After the war, Crane supplies flow control products for aircraft. Hydro-Aire, a manufacturer of highly developed precision aircraft products is acquired.

1957

Crane introduces “Technical Paper 410”, building on the classic “Flow of Fluids” of 1942. Today, this quintessential guide to understanding the flow of fluids through valves, pipes and fittings is available as software.

1959

T.M. Evans elected Chairman and CEO. A new management philosophy moves Crane to streamline the distribution network and concentrate on industrial manufacturing.

1960s

Industrial expansion is furthered through domestic and international acquisitions such as Chapman Valve, Cochrane Corporation, Deming Company and Chempump.

1961

Crane becomes a true multi-national operation with fifty manufacturing facilities across the United States, Canada, England, France, Italy, The Netherlands, and Mexico.

1963

Crane furthers its commitment to R&D with new engineering and laboratory facilities near Philadelphia.

1969

Crane pumps are on the moon. Hydro-Aire and Chempump pumps are used in the Gemini and Apollo Space programs.

1970s

Crane is well-positioned in four major areas of concentration: fluid and pollution control, steel, building products and aircraft/aerospace.

1980s

Crane exits the plumbing and plumbing distribution businesses in the U.S.

1981

Crane provides braking system for the first NASA space shuttle.

1984

Thomas M. Evans resigns as Chairman of the Board after serving Crane for 25 years. His son, R.S. Evans, is elected Chairman and CEO, and the company announces a new strategic plan to build on its strength in special light- to medium-manufacturing and wholesale distribution, while reducing reliance on more capital intensive, cyclical and commodity oriented businesses.

1985

Crane acquires UniDynamics, a conglomerate that included the initial components of Engineered Materials (Kemlite) and Merchandising Systems (National Vendors) segments. This acquisition also included Resistoflex, which grew to become one of Fluid Handling's most important brands.

1990s

Evans leads Crane as a growth company with a strong acquisition program in areas of fluid handling, engineered materials, merchandising systems, aerospace and controls.

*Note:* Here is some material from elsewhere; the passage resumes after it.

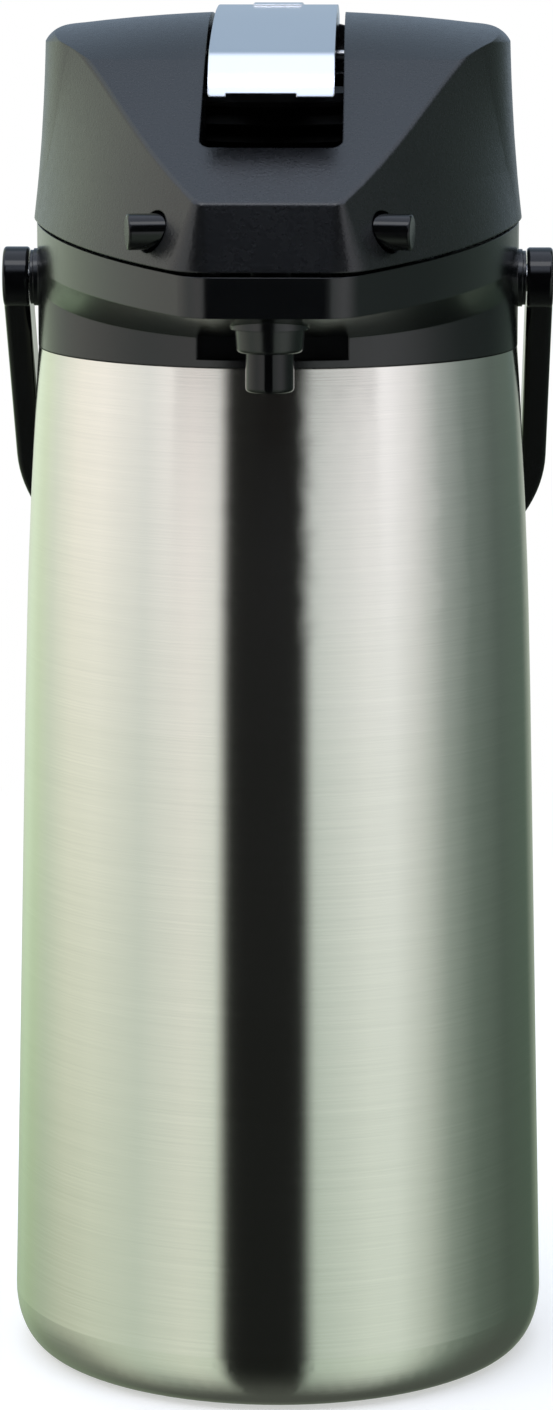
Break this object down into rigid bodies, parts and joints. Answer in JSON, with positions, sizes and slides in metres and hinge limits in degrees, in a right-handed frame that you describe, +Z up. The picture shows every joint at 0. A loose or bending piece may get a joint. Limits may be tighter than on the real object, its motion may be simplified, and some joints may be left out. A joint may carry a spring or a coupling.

During R.S. Evans' tenure as Chairman and CEO from 1984 to 2001, the company's market capitalization increased from under $200 million to approximately $1.8 billion.

1997

The company sets new records including sales of greater than $2 billion and net earnings greater than $100 million. Crane launches its operational excellence program and graduates its first class of black belts trained in Six Sigma methods.

2001

Eric C. Fast elected President and CEO. He continues strategic leadership of a collection of linked businesses to move Crane from a holding company to an operating company.

Early 2000s

Foundation for future profitable growth is laid with the implementation of new Operational Excellence tools, greater development of intellectual capital, strategic linkages and strong customer focus.

2003

A study by Jeremy Siegel in The Future For Investors (published 2005) noted that Crane Co. had the 10th best shareholder return (15.1% annually) from 1957 to 2003 among surviving firms of the original 1957 S&P 500 index, a list dominated by large pharmaceutical and well-known consumer brand companies.

2005

Crane celebrates its 150th anniversary.

2013

Crane Co. completes the acquisition of MEI Conlux Holdings, the largest acquisition in the history of the company.

2014

Max H. Mitchell appointed President and CEO. He continues to execute on Crane’s longstanding strategy, moving the company further along its journey to an integrated operating company focused on three key global growth platforms: Fluid Handling, Aerospace & Electronics, and Crane Payment Innovations.

2018

Crane Co. completes the acquisition of Crane & Co., Inc. (“Crane Currency”), the second largest acquisition in the history of the company.